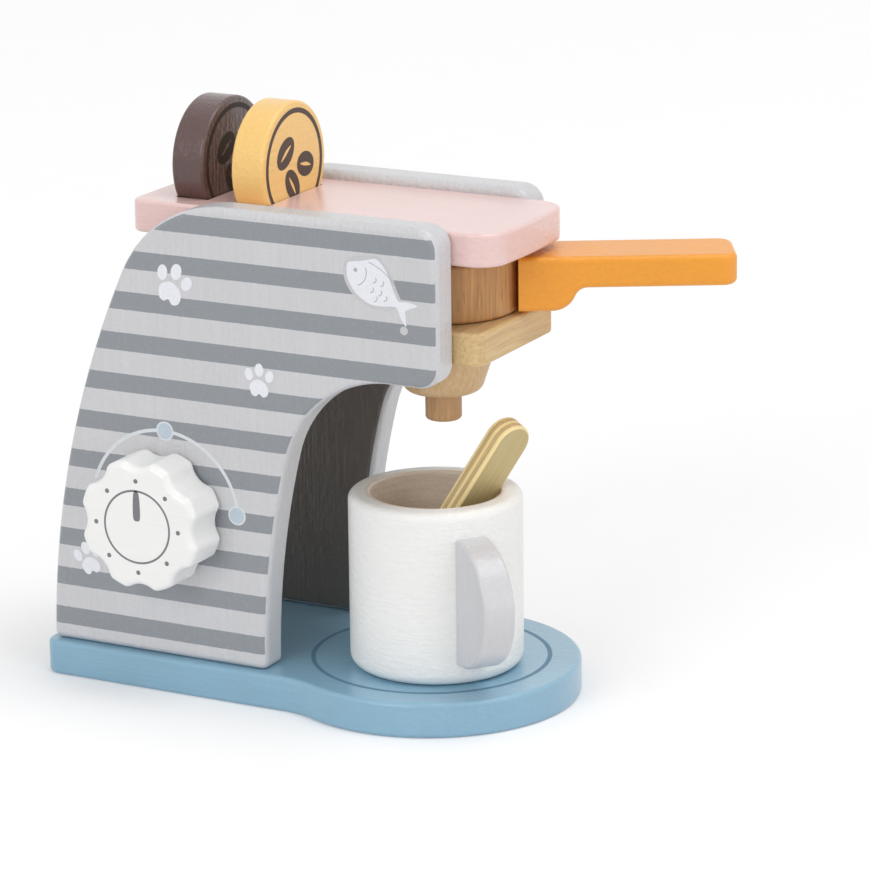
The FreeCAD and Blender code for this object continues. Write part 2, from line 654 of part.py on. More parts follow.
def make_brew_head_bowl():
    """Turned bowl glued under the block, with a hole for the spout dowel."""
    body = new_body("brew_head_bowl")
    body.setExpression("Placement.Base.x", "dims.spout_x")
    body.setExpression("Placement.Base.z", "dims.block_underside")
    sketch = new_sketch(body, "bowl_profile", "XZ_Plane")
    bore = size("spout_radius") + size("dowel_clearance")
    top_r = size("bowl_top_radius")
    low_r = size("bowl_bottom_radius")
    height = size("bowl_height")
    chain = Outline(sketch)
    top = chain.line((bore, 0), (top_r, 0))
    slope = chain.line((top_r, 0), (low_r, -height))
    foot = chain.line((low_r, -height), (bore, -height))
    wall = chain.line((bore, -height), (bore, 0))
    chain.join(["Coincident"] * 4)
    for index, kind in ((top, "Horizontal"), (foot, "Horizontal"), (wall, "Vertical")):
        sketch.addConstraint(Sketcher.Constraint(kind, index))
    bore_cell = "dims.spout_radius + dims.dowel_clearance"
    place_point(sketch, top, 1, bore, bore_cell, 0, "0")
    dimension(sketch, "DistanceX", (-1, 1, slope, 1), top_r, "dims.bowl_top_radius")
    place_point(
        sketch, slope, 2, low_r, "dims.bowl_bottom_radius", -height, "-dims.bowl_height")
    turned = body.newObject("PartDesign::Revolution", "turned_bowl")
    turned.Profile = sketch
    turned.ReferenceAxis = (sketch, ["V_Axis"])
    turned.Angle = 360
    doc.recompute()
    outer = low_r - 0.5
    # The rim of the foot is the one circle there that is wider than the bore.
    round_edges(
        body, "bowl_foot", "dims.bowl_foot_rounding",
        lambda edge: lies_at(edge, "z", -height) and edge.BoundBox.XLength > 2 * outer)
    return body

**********

▸ **Goal of the exercise**: Return the whole listing exactly, with every line included.

▸ **Response**:
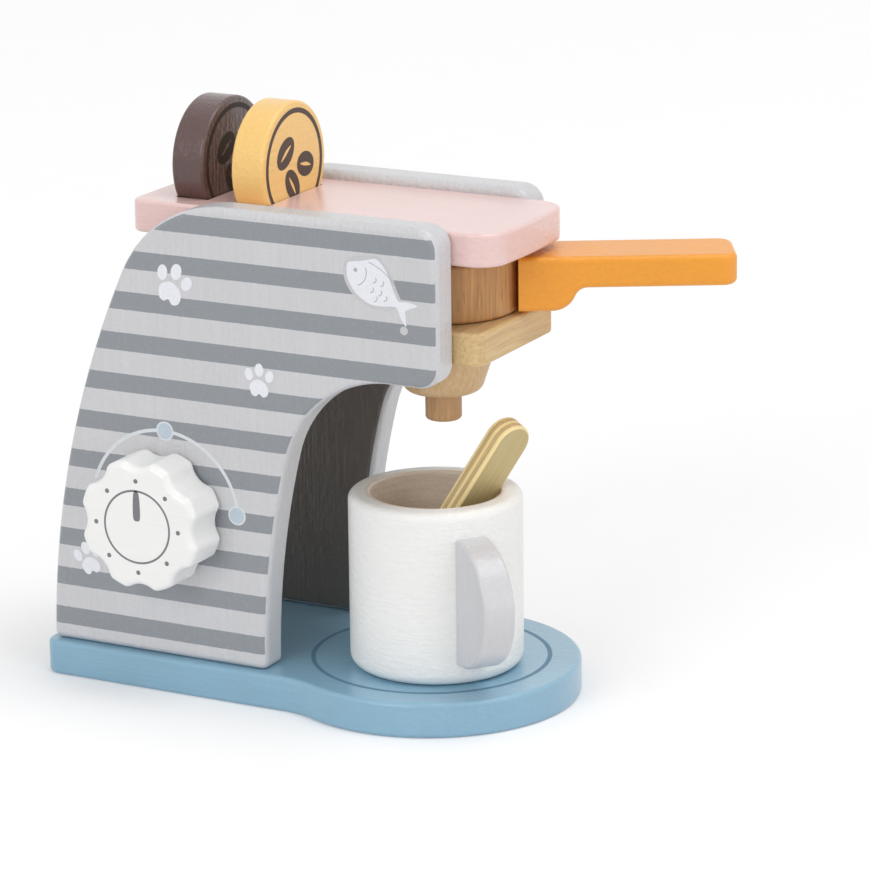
The FreeCAD and Blender code for this object continues. Write part 2, from line 654 of part.py on. More parts follow.
def make_brew_head_bowl():
    """Turned bowl glued under the block, with a hole for the spout dowel."""
    body = new_body("brew_head_bowl")
    body.setExpression("Placement.Base.x", "dims.spout_x")
    body.setExpression("Placement.Base.z", "dims.block_underside")
    sketch = new_sketch(body, "bowl_profile", "XZ_Plane")
    bore = size("spout_radius") + size("dowel_clearance")
    top_r = size("bowl_top_radius")
    low_r = size("bowl_bottom_radius")
    height = size("bowl_height")
    chain = Outline(sketch)
    top = chain.line((bore, 0), (top_r, 0))
    slope = chain.line((top_r, 0), (low_r, -height))
    foot = chain.line((low_r, -height), (bore, -height))
    wall = chain.line((bore, -height), (bore, 0))
    chain.join(["Coincident"] * 4)
    for index, kind in ((top, "Horizontal"), (foot, "Horizontal"), (wall, "Vertical")):
        sketch.addConstraint(Sketcher.Constraint(kind, index))
    bore_cell = "dims.spout_radius + dims.dowel_clearance"
    place_point(sketch, top, 1, bore, bore_cell, 0, "0")
    dimension(sketch, "DistanceX", (-1, 1, slope, 1), top_r, "dims.bowl_top_radius")
    place_point(
        sketch, slope, 2, low_r, "dims.bowl_bottom_radius", -height, "-dims.bowl_height")
    turned = body.newObject("PartDesign::Revolution", "turned_bowl")
    turned.Profile = sketch
    turned.ReferenceAxis = (sketch, ["V_Axis"])
    turned.Angle = 360
    doc.recompute()
    outer = low_r - 0.5
    # The rim of the foot is the one circle there that is wider than the bore.
    round_edges(
        body, "bowl_foot", "dims.bowl_foot_rounding",
        lambda edge: lies_at(edge, "z", -height) and edge.BoundBox.XLength > 2 * outer)
    return body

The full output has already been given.